If you believe the "Nobody's reading any more" mantra (and I don't because every day I get lots of anecdotal evidence against that conclusion, in the form of increasing interest in this site dedicated to reading), then one solution for publishers might be to make reading more attractive. And what's more attractive than a book with big print, jokes and little pitchers? Or at least, there's a line of logic that I can see publishers buying into, nodding their heads seriously and saying -- "Novellas! Bring me some novellas to publish! We must not allow a novella gap!"

And here are three novellas, by an already best-selling author, ready-made for quick and super sales.

The problem is that as much as I want to dismiss these little guys and get on to the main course, well, I have to say, they look pretty....interesting. Now after writing this, I may have to take myself round the back and shoot me, so if the columns slack off, you'll know what happened. But if I make it back, I might report that these works -- originally self-published in the UK until the name Smith became a household word -- but wait, it was already a household word -- are worth reading. The question is, how far does Smith push the cute factor? From a quick reading, not very far. But the fearsome factor he pushes hard is the academic dweeb metric, and that might put off the casual reader. In fact, the casual reader seems to be able to bear a whole lot of cute, though it might make this reader require an anti-emetic. But throw a handful of academia at a pack of casual readers and enjoy the chaos as they all dart away. We don't want no books about book-learnin' types. Unless they look like runway models and know three obscure forms of martial arts.

Professor Dr. von Igelfeld is not a runway model. Nor does he know any martial arts. I don't detect that he stumbles either down or across a wormhole to a dimension inhabited by pneumatic runway-model martial arts Amazon warriors. So it's a pretty big question as to whether or not his novellas will sell. Still, the plan might not be for them to sell based on reviews or word-of-mouth. The plan might be for them to sell based on the name recognition and the fact they look so easy to read, and are are just on the edge of attractively priced. They might hope to sell them based on the impulse factor. And that would hinge around whether or not McCall's current fan base is capable of a ten-dollar impulse. A good question.

Not Cute.
But they're blazing a path for those that will sell.
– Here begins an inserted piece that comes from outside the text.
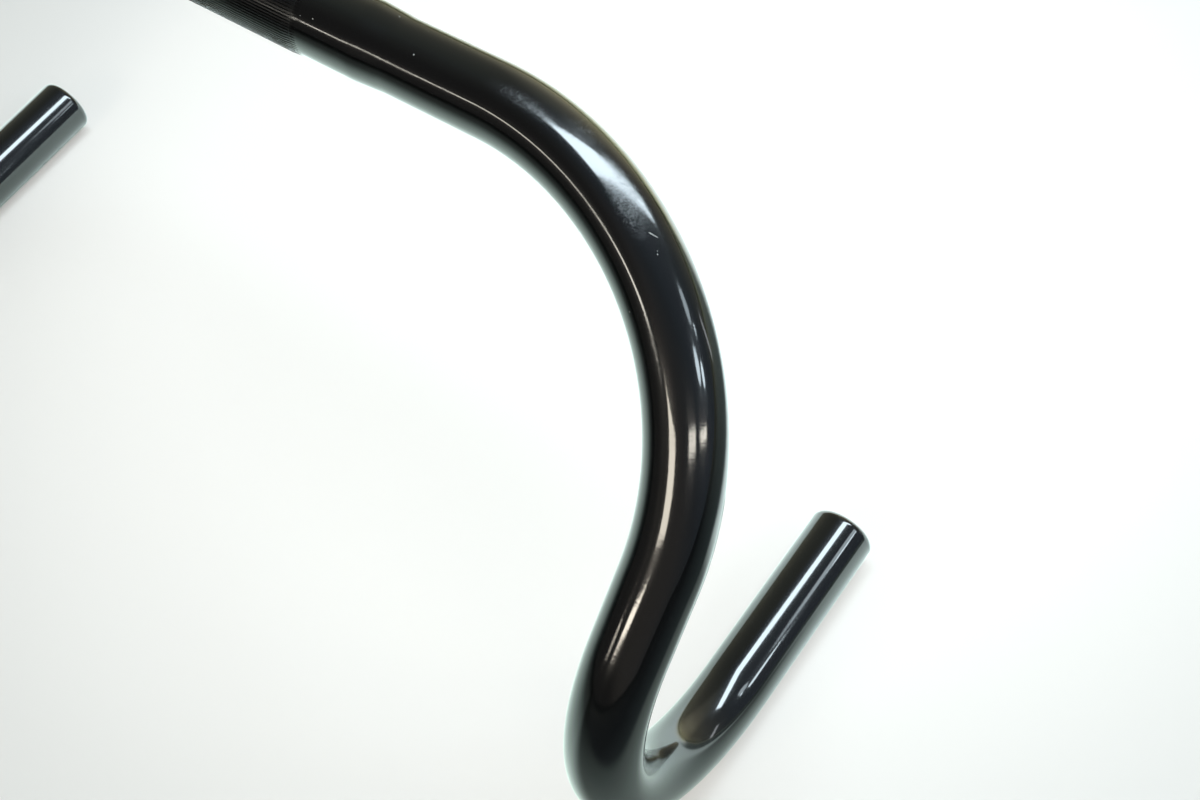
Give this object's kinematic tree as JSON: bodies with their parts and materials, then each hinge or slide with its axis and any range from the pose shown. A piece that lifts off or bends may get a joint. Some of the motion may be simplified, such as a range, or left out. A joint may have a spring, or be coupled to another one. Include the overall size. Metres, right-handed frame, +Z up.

Now what I would do, were I a publisher, is snap up the rights to the entire PS Publishing line for the US market, and pop out PS Publishing's novellas in user-friendly American editions.

But I'll have to wait, because the ingenious Ace has already gone one better and brought out Alastair Reynolds two-fer, 'Diamond Dogs, Turquoise Days', ( Ace / Penguin Putnam ; January 4, 2005 ; $22.95) also published in 2003 in the UK by SF powerhouse Victor Gollancz. While the price is high, the quality is higher. They're hoping for a twenty-three dollar impulse from Reynolds' fans. I think they're quite likely to get it from those who bought Reynolds' hardcovers in the US. And those customers will be pleased as punch.

I loved both of the novellas here in their original incarnations. 'Diamond Dogs' was an early title in the PS Publishing Line, while 'Turquoise Days' is the second title in Golden Gryphon's line. If you've not yet read these, then here's a great chance to do so. They’re also a great way to introduce yourself to one of today's finest science fiction writers. Both slot into his 'Revelation Space' series, but they won't spoil the goings-on if you've not read the other books. Dark, dense and inventive, they're a treat that won't test your patience. Once you read these however, prepare to go out and read the rest of the series. That would be, in order; 'Revelation Space', 'Chasm City', 'Redemption Ark' and 'Absolution Gap'. Readers who want a taste of Reynolds work beforehand can read an excerpt from his latest novel, now out in the UK, 'Century Rain', here. It will be available in the US in mid-2005. None of these titles are novellas, though, folks. They aren't short novellas; they're thick and meaty novels, which you'll end up wishing were longer. And I can guarantee you that they're not in the least bit cute.

Speed Thrills

Runway model and race-car driver.
What makes a biography interesting? Well, sex, drugs, scandal, and car crashes will go along way to getting eyes on the page. And so, Miranda Seymour's 'Bugatti Queen' (Random House ; December 14, 2004 ; $24.95) looks to be one of those biographies that will be not only interesting, but utterly compelling. The subject of this biography, Hellé Nice, born Hélène Delangle, started her career as a nude dancer in the Paris of the 1920's, but found her true calling behind the wheel of a racecar. She was the original fast woman, in all senses of the word.

Born in 1900, the daughter of a provincial postmaster, she moved to Paris well before she was twenty years old. There, she eked out a living as the subject of naughty photographs, the kind that tourists could buy, six for a dollar, slipped to them in an envelope under the counter. But her lover, René Carrère, an artist, had the kind of connections to get her a job as a dancer. The money she made as a dancer enabled her to pass her driving test and buy a Citroën. And there she found her true calling, and her true love. When an injury ended her dancing career, she took to driving and never looked back.

She was aided in her career by her lovers, who eventually included Ettore Bugatti. With the backing of the kind of man who built racecars, she was able to join the world of male racecar drivers and compete against them. Back then, the attitude towards the drivers was epitomized by Harold Lloyd's classic film 'Safety Last'. This wasn't a world of fire-retardants, airbags and Medevac copters. Death was swift and certain; injuries that maimed were par for these racecourses. With her gorgeous looks and her ready smile, she was tailor-made to help Bugatti promote his teams and cars. She counted as her lovers Baron Philippe De Rothschild and Count Bruno d'Harcourt. She raced on treacherous American dirt tracks and in speedbowls in the 1930's. But what was to follow was as much treachery as tragedy.

Seymour's work trends towards the novelistic and is drawn from a cache of previous undiscovered journals and papers. Browse through the book and see if you aren't captivated. Hellé Nice -- Hélène Delangle -- is not now a household name. But she certainly deserves the chance. One is inclined to suspect that a decent screenwriter, producer or actress might see a very visually and emotionally compelling story in 'Bugatti Queen'. If so, you'll be able to say you read the book long ago -- and you'll know that it was better than the movie.